For many, the main beneficiaries of the new guidelines were elderly single people, often widowed, missing grandchildren. Others saw the ruling as a Boris-sanctioned sex-pass: couples not living together could now commune. One group presumably not aided by the change were those conducting extramarital affairs.
For them, lockdown has surely been a real logistical obstacle: no going to the office, no commute, no lunch meetings, late-night working or conferences. And how can you conduct flirty, illicit conversations when you’re stuck at home with your spouse and sprogs?
Many books featuring affairs are cautionary tales, though I often wonder if they warn as much against a dull marriage as against seamy distractions. Some of the greatest 19th- century classics recount doomed, dangerous liaisons.
Anna Karenina ends up under a train. Madame Bovary, bored to tears with life as the wife of a provincial doctor, enters into two illicit affairs, then swallows arsenic when her out-of-control spending is threatened with exposure.
In Graham Greene’s searing The End Of The Affair, the Catholic Church is the only winner.
In the middle of the Blitz, cynical writer Maurice Bendrix falls in love with the married Sarah Miles. After they survive a bombing, she suddenly breaks off relations. He angrily speculates that she has found someone else, when actually she made a vow to God to leave him should they survive.

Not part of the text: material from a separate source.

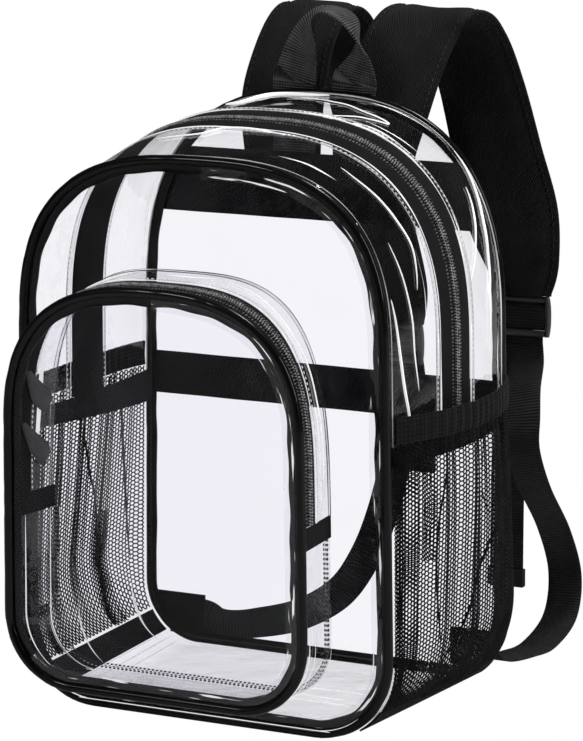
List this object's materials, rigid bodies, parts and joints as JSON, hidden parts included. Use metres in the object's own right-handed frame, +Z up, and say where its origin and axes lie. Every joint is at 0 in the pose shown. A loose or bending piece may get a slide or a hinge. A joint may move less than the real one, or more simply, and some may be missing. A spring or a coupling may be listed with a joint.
{
  "type": "clear backpack",
  "caption": "Clear rectangular backpack with an arched zip, a front pocket, mesh side pockets, black piping, a carry handle and padded shoulder straps.",
  "frame": {"origin": "under the middle of the bounding box, on the surface the bag stands on", "axes": "+Z up; the front pocket faces -Y and the shoulder straps hang on the +Y side; +X is the right side as seen from the front"},
  "size_m": [0.2474, 0.2916, 0.3504],
  "materials": {
    "clear_pvc": "clear, smooth and glossy soft sheet",
    "black_piping": "glossy black piping cord and tape",
    "black_twill": "matt black woven twill",
    "black_zip": "black zip tape with a nylon coil",
    "black_mesh": "open black knitted net",
    "black_webbing": "ribbed black webbing",
    "grey_plastic": "dark moulded plastic and painted metal",
    "grey_ribbon": "dark grey satin ribbon"
  },
  "bodies": {
    "root": {"front_panel": "clear_pvc", "back_panel": "clear_pvc", "front_gusset": "clear_pvc", "back_gusset": "clear_pvc", "left_side_panel": "clear_pvc", "right_side_panel": "clear_pvc", "base_panel": "clear_pvc", "pocket_panel": "clear_pvc", "pocket_gusset": "clear_pvc", "pocket_base_gusset": "clear_pvc", "front_piping": "black_piping", "back_piping": "black_piping", "pocket_piping": "black_piping", "main_zipper": "black_zip", "pocket_zipper": "black_zip", "left_mesh_pocket": "black_mesh", "right_mesh_pocket": "black_mesh", "handle": "black_webbing", "left_webbing": "black_webbing", "right_webbing": "black_webbing", "left_webbing_tail": "black_webbing", "right_webbing_tail": "black_webbing", "left_buckle": "grey_plastic", "right_buckle": "grey_plastic", "main_zip_slider": "grey_plastic", "pocket_upper_slider": "grey_plastic", "pocket_lower_slider": "grey_plastic", "pocket_upper_pull": "grey_ribbon", "pocket_lower_pull": "grey_ribbon", "left_side_tape": "black_twill", "right_side_tape": "black_twill", "pocket_tab_left": "black_twill", "pocket_tab_right": "black_twill", "left_elastic": "black_twill", "right_elastic": "black_twill", "left_hem": "black_twill", "right_hem": "black_twill", "yoke": "black_twill", "back_band": "black_twill", "left_strap": "black_twill", "right_strap": "black_twill", "left_anchor": "black_twill", "right_anchor": "black_twill", "main_zip_pull": "black_twill"}
  },
  "joints": []
}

Not all literary affairs are doomy. Marian Keyes’s latest, Grown Ups, features a pair of cuckolders you cheer on to do the dirty.
In haste, woke theatre designer Nell married former star athlete Liam Casey. But she gradually realises he is a lazy, selfish narcissist.
Liam’s mouthy young student nephew Ferdia becomes flirty. Is Nell wrong in being drawn to him?
If you’re stuck alone, these are all affairs to remember.